## Given data
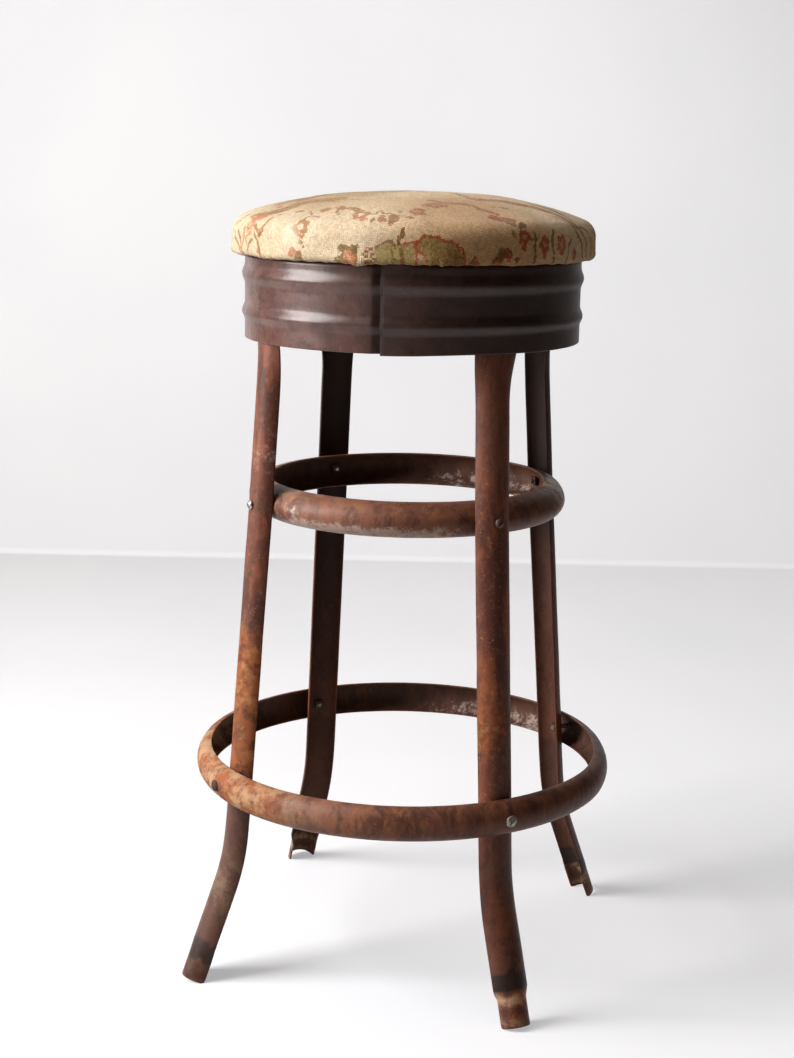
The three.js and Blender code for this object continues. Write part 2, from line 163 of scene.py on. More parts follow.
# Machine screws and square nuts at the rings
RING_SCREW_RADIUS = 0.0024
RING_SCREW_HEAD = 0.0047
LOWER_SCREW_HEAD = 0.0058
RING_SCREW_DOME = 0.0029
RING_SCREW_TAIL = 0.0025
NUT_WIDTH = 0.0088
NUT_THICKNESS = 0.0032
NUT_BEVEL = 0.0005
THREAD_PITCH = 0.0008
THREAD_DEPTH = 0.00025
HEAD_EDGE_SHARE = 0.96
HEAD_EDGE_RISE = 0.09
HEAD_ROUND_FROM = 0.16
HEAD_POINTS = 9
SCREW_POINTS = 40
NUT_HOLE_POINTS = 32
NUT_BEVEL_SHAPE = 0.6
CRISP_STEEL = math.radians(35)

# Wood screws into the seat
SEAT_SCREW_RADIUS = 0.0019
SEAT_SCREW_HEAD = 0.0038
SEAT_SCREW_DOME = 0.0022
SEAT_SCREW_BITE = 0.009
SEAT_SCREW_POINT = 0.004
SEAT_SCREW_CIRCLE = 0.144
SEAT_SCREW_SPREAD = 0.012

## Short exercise
Reproduce the full listing word for word.

## The result
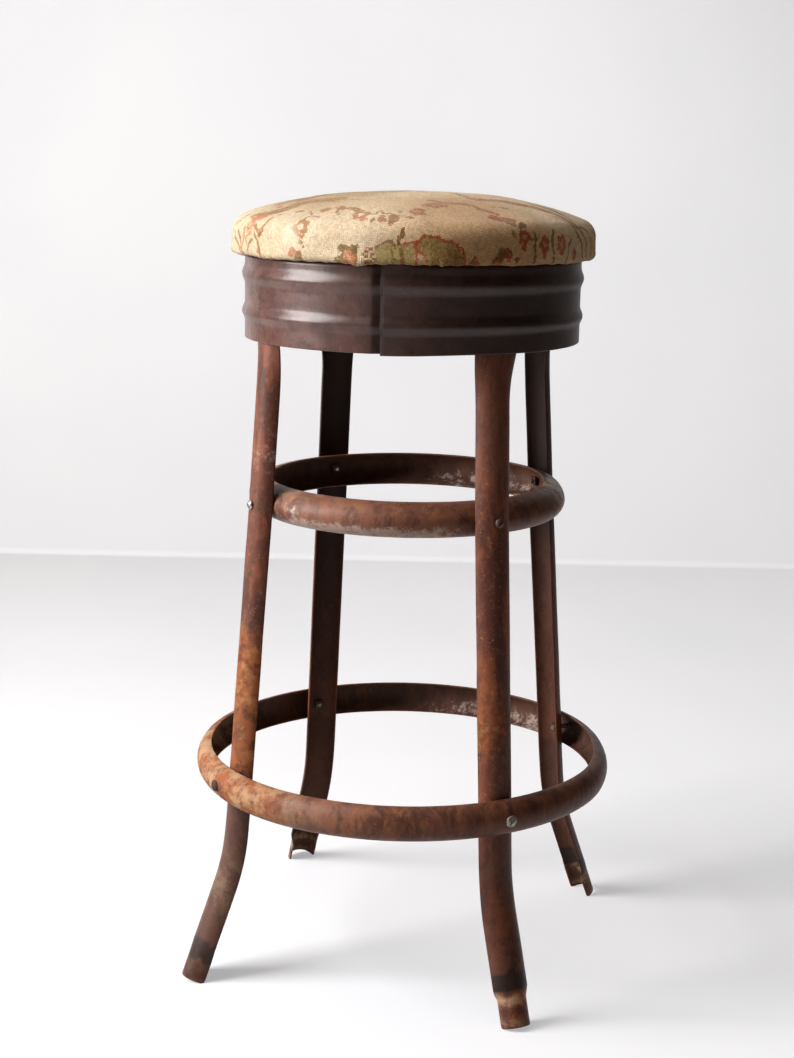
The three.js and Blender code for this object continues. Write part 2, from line 163 of scene.py on. More parts follow.
# Machine screws and square nuts at the rings
RING_SCREW_RADIUS = 0.0024
RING_SCREW_HEAD = 0.0047
LOWER_SCREW_HEAD = 0.0058
RING_SCREW_DOME = 0.0029
RING_SCREW_TAIL = 0.0025
NUT_WIDTH = 0.0088
NUT_THICKNESS = 0.0032
NUT_BEVEL = 0.0005
THREAD_PITCH = 0.0008
THREAD_DEPTH = 0.00025
HEAD_EDGE_SHARE = 0.96
HEAD_EDGE_RISE = 0.09
HEAD_ROUND_FROM = 0.16
HEAD_POINTS = 9
SCREW_POINTS = 40
NUT_HOLE_POINTS = 32
NUT_BEVEL_SHAPE = 0.6
CRISP_STEEL = math.radians(35)

# Wood screws into the seat
SEAT_SCREW_RADIUS = 0.0019
SEAT_SCREW_HEAD = 0.0038
SEAT_SCREW_DOME = 0.0022
SEAT_SCREW_BITE = 0.009
SEAT_SCREW_POINT = 0.004
SEAT_SCREW_CIRCLE = 0.144
SEAT_SCREW_SPREAD = 0.012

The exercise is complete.